Financial Planning For 20-Year-Olds: 4 Essential Steps
Master your finances in your 20s: Budget smart, crush debt, build savings, and invest early for lifelong wealth.

Financial Planning for 20-Year-Olds
Your 20s mark the prime time to lay a strong financial foundation. With fewer responsibilities than later decades, this period offers a unique opportunity to establish habits like budgeting, debt reduction, emergency savings, and early investing. These steps harness the power of compounding, potentially turning modest contributions into substantial wealth over time. Starting now can lead to financial independence, reduced stress, and the ability to achieve goals like homeownership or early retirement.
Financial Planning for 20 Year Olds – Creating a Budget
Creating a budget is the cornerstone of effective financial planning in your 20s. It provides clarity on income versus expenses, prevents overspending, and allocates funds toward savings and investments. Tracking every dollar ensures essentials are covered while freeing up money for future growth. Without a budget, it’s easy to fall into debt traps from impulse purchases or lifestyle inflation as income rises.

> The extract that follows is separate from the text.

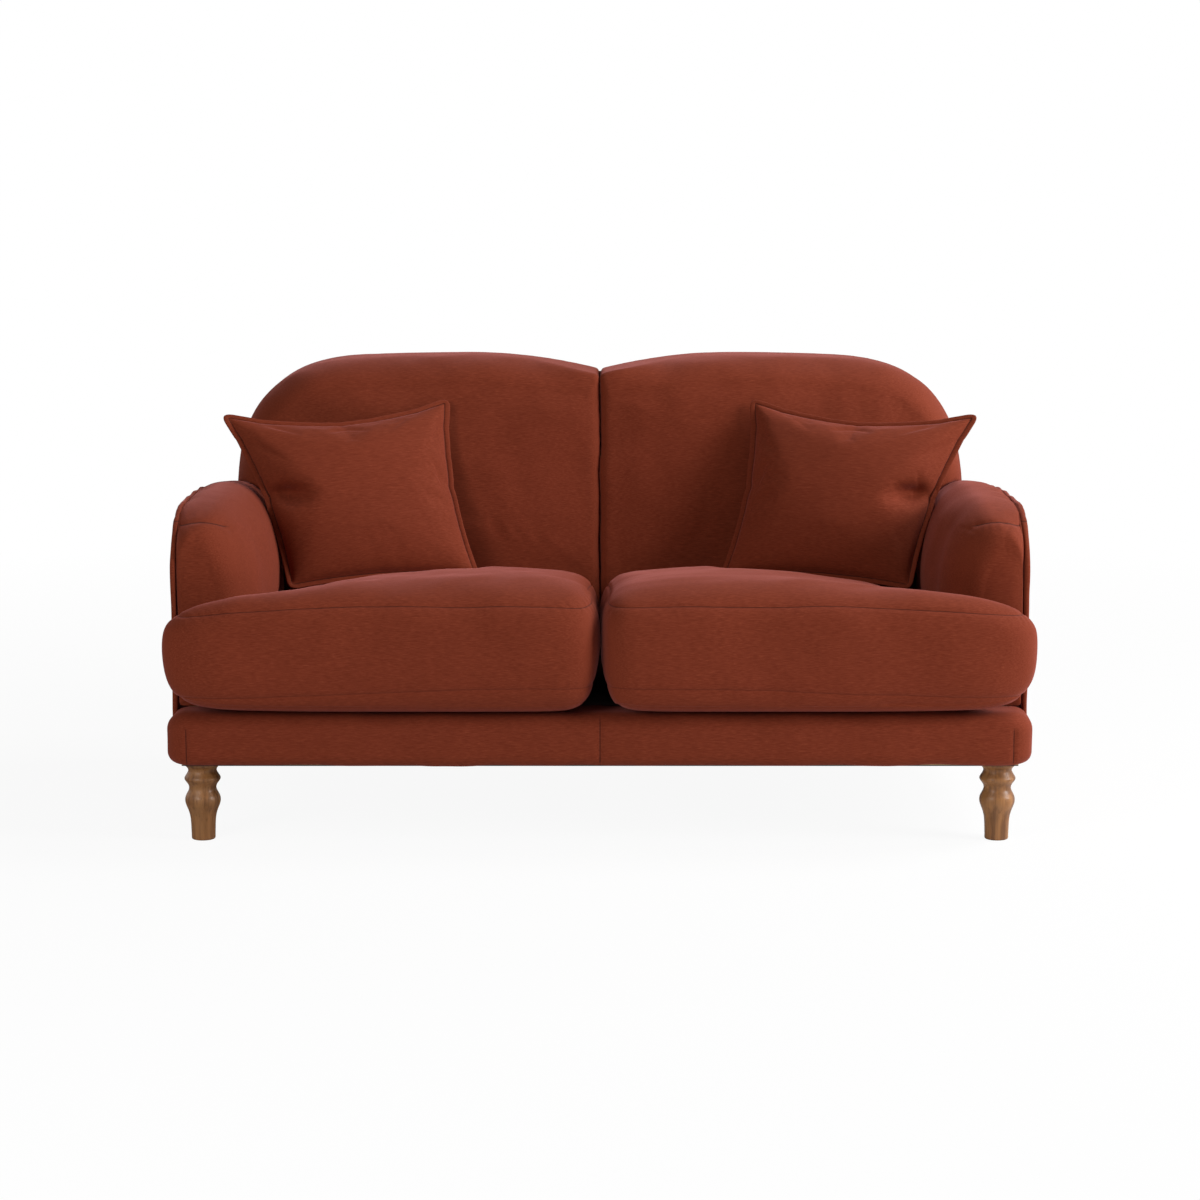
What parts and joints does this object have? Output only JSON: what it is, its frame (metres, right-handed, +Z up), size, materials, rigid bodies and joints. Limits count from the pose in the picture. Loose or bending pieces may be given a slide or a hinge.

Popular budgeting methods simplify this process for young adults:
- The 80/20 Budget Plan: Allocate 20% of your after-tax income to savings and investments, with the remaining 80% for all living expenses. This straightforward rule prioritizes future security without complex tracking. For example, on a $4,000 monthly income, save $800 immediately upon payday. Over years, this builds a significant cushion through consistent automation.
- The 50/30/20 Rule: Divide income into 50% for needs (rent, groceries, utilities), 30% for wants (dining out, entertainment), and 20% for savings/debt repayment. This balances necessities with enjoyment, making budgeting sustainable. Adjust as needed for high-cost areas, but aim to stick close to these ratios for discipline.
To implement, use apps like Mint or YNAB for automated tracking. Review monthly, celebrating progress to stay motivated. A well-executed budget not only controls cash flow but also reveals opportunities to cut waste, like unused subscriptions, boosting savings rates.
Pay Down Debt
Debt, especially high-interest student loans or credit cards, can hinder wealth-building in your 20s. Prioritizing repayment frees up cash for investing and improves credit scores, easing future borrowing for cars or homes. Early action minimizes total interest paid, as compound interest works against you on debt.
Two proven strategies include:
- Debt Snowball Method: List debts from smallest to largest, paying minimums on all but attacking the smallest aggressively. Momentum from quick wins motivates continued effort, regardless of interest rates.
- Debt Avalanche Method: Target highest-interest debts first while making minimum payments elsewhere. This saves the most money long-term, ideal for math-focused individuals.
Combine with balance transfers to 0% APR cards or refinancing for lower rates. Avoid new debt by using cash/debit for purchases. As debt decreases, redirect payments to savings, accelerating net worth growth.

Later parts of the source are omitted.